Dr. Breen, who was only referred to as “the administrator” in HL1 (a title originally attributed to the G-Man up until HL2 indicated otherwise), struck a deal with the combine before the events of HL2 but after the events of HL1 to turn Earth over to them. This avoided a war, but essentially made humanity slaves to the combine. The obvious connection here is that it was quite possibly the combine responsible for the conquering of Xen and some of its aliens being enslaved.

The G-Man seems to be working against the combine, which is why he pulls Gordon out of stasis, but there’s nothing to indicate he has Gordon’s or Humanity’s best interests in mind.

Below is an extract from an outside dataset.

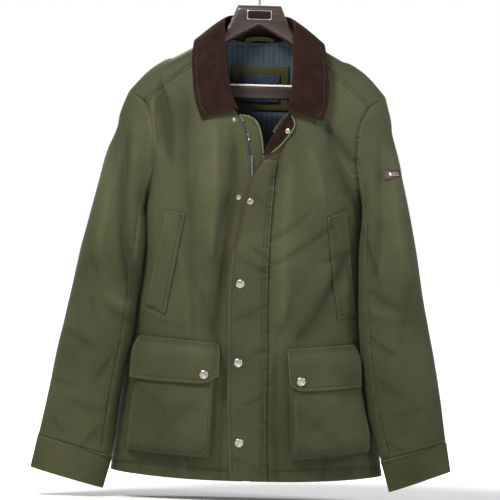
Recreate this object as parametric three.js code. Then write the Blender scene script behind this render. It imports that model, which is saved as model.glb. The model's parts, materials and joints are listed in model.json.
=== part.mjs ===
// A waxed cotton jacket with a corduroy collar, hanging on its wooden hanger.
// Millimetres, +Z up, the front towards -Y, the viewer's right at +X. The origin is inside the crown
// of the hanger's hook. The wearer's right side is at -X.
import * as THREE from 'three';

// Driving dimensions of the hanger
const HOOK_RISE = 60; // hook's inside crown above the hanger's top
const HOOK_RADIUS = 19;
const HOOK_WIRE = 4;
const NECK_HALF_DEPTH = 9;
const ARM_HALF_DEPTH = 12;
const ARM_END = 187;
const ARM_SINK = 2.8; // the arms lie this much below their rows, clear of the cloth on them
const BAR = { top: 140, height: 22, depth: 11, half: 180.3 };
const STRIP = { height: 3, depth: 9, half: 160 };
const PLATE = { drop: 17, width: 43, height: 17, thick: 1.4 };

// Driving dimensions of the cloth
const CLOTH = 1.8; // waxed cotton with its lining layer
const CORDUROY = 2.4;
const THIN = 1.1; // lining, tape and label
const SEAM = 0.3; // air at a seam
const LAID = 0.8; // air under a piece that lies on a panel
const RIDGE_RADIUS = 20; // the shoulder's round over the hanger's arm
const RAMP = 230; // drop over which the chest comes to its full depth
const SHOULDER_TIP = { x: 221, drop: 153 };
const UNDERARM = { x: 190, drop: 345 };
const HEM = { centre: 818, side: 806 };
const SNAP = { radius: 7.75, height: 2.6 };

const COLOURS = {
  waxed: [0x4d5135, 0.62, 0],
  waxedDark: [0x454a30, 0.64, 0],
  corduroy: [0x3a2019, 0.92, 0],
  lining: [0x2c3845, 0.85, 0],
  navy: [0x252d3f, 0.8, 0],
  wood: [0x4a2f27, 0.35, 0],
  metal: [0xc9c9c6, 0.28, 1],
  leather: [0x3b241c, 0.6, 0],
  strip: [0xe6e2da, 0.5, 0],
};

const part = new THREE.Group();

// Every solid is a named mesh of its own
function add(name, geometry, colour) {
  const [hex, roughness, metalness] = COLOURS[colour];
  const material = new THREE.MeshStandardMaterial({ color: hex, roughness, metalness });
  const mesh = new THREE.Mesh(geometry, material);
  mesh.name = name;
  part.add(mesh);
  return mesh;
}

const clamp = (value, low, high) => Math.min(high, Math.max(low, value));
const mix = (a, b, t) => a + (b - a) * t;

// Smooth curve through one column of a table, without overshoot
function column(rows, at, name) {
  const n = rows.length;
  const slope = rows.map((row, i) => {
    const next = rows[Math.min(i + 1, n - 1)];
    const last = rows[Math.max(i - 1, 0)];
    if (i > 0 && i < n - 1) {
      const before = (row[name] - last[name]) / (row[at] - last[at]);
      const after = (next[name] - row[name]) / (next[at] - row[at]);
      return before * after <= 0 ? 0 : (2 * before * after) / (before + after);
    }
    return (next[name] - last[name]) / (next[at] - last[at]);
  });
  return (value) => {
    const t = clamp(value, rows[0][at], rows[n - 1][at]);
    let i = 0;
    while (i < n - 2 && t > rows[i + 1][at]) i += 1;
    const width = rows[i + 1][at] - rows[i][at];
    const f = (t - rows[i][at]) / width;
    const g = 1 - f;
    return rows[i][name] * g * g * (1 + 2 * f) + rows[i + 1][name] * f * f * (3 - 2 * f)
      + width * f * g * (slope[i] * g - slope[i + 1] * f);
  };
}

// Curves through all the columns of a table
function columns(rows, at) {
  const names = Object.keys(rows[0]).filter((name) => name !== at);
  return Object.fromEntries(names.map((name) => [name, column(rows, at, name)]));
}

// The shoulder line over the hanger's arms: drop below the hanger's top, by distance from the middle
const RIDGE_ROWS = [
  { x: 0, drop: 34 },
  { x: 40, drop: 36 },
  { x: 72, drop: 47 },
  { x: 115, drop: 74 },
  { x: 143, drop: 89 },
  { x: 170, drop: 103 },
  { x: 191, drop: 117 },
  { x: 208, drop: 131 },
  { x: 221, drop: 153 },
  { x: 245, drop: 172 },
];
const ridge = column(RIDGE_ROWS, 'x', 'drop');

// Body sections: half-widths on the wearer's right and left, and depths of front and back
const BODY_ROWS = [
  { drop: 30, right: 234, left: 234, front: 64, back: 56 },
  { drop: 150, right: 231, left: 231, front: 78, back: 66 },
  { drop: 200, right: 214, left: 214, front: 84, back: 74 },
  { drop: 250, right: 202, left: 203, front: 88, back: 80 },
  { drop: 300, right: 195, left: 195, front: 92, back: 84 },
  { drop: 345, right: 190, left: 190, front: 94, back: 87 },
  { drop: 430, right: 191, left: 188, front: 95, back: 88 },
  { drop: 480, right: 196, left: 189, front: 95, back: 87 },
  { drop: 540, right: 203, left: 191, front: 95, back: 86 },
  { drop: 600, right: 212, left: 197, front: 95, back: 84 },
  { drop: 660, right: 222, left: 206, front: 95, back: 82 },
  { drop: 720, right: 229, left: 217, front: 95, back: 79 },
  { drop: 764, right: 233, left: 226, front: 94, back: 76 },
  { drop: 835, right: 239, left: 236, front: 93, back: 70 },
];
const SQUARENESS = 2.45;
const halfRight = column(BODY_ROWS, 'drop', 'right');
const halfLeft = column(BODY_ROWS, 'drop', 'left');
const frontDepth = column(BODY_ROWS, 'drop', 'front');
const backDepth = column(BODY_ROWS, 'drop', 'back');
const half = (side, drop) => (side < 0 ? halfRight(drop) : halfLeft(drop));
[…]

His “employers”, as he calls them in HL1, seem to be calling the shots with Gordon, but who they are is undetermined.

HL2, while having an interesting premise, answers hardly any mysteries from HL1, and creates a whole bunch more. From what I understand, the Episodes (which I’ve yet to play) resolve a decent amount. I haven’t heard if HL2: Episode 3 is going to wind everything up, or if HL3 is supposed to do that.

Yeah, but you can’t shoehorn “ninja-like female Black Ops” into a tongue-in-cheek Men in Black reference. :slight_smile:

(Of course, the Marines were filling a typical MiB role–eliminating aliens and witnesses to cover up the event–so they’re MiBs in spirit even if they’re not actually wearing black.)

You can buy Half-Life on steam for $9.95.

All you need to keep in mind is that the cake is a lie. Everything else derives from that first premise.

This site has a pretty good synopsis of the entire storyline with extrapolations from what is known to fill in the missing gaps. It seems to be fairly accurate.

Does that have the storyline including HL2? If so I’ll stay away for now. But thanks everyone, I got a good idea of what is going on now. As much as possible anyway.

Yeah, that site’s got storyline for all the games, and doesn’t have it particularly isolated by game, so stay away.

Incredibly short summary that’ll get you what you need:

You worked at Black Mesa. Something very very bad happened involving monsters. You fought them, Marines, & Spec Ops for a while, assisted by scientists, one of whom was black, another of whom was bald and wore glasses. There was also a security guard named Barney who you met up with from time to time, who offered to buy you a beer. You occasionally caught glimpses of some guy in a suit with a briefcase who showed up in odd locations. At the end, you got transported to dimension called Xen, killed some really big monsters, and then the guy in the suit offered you a job.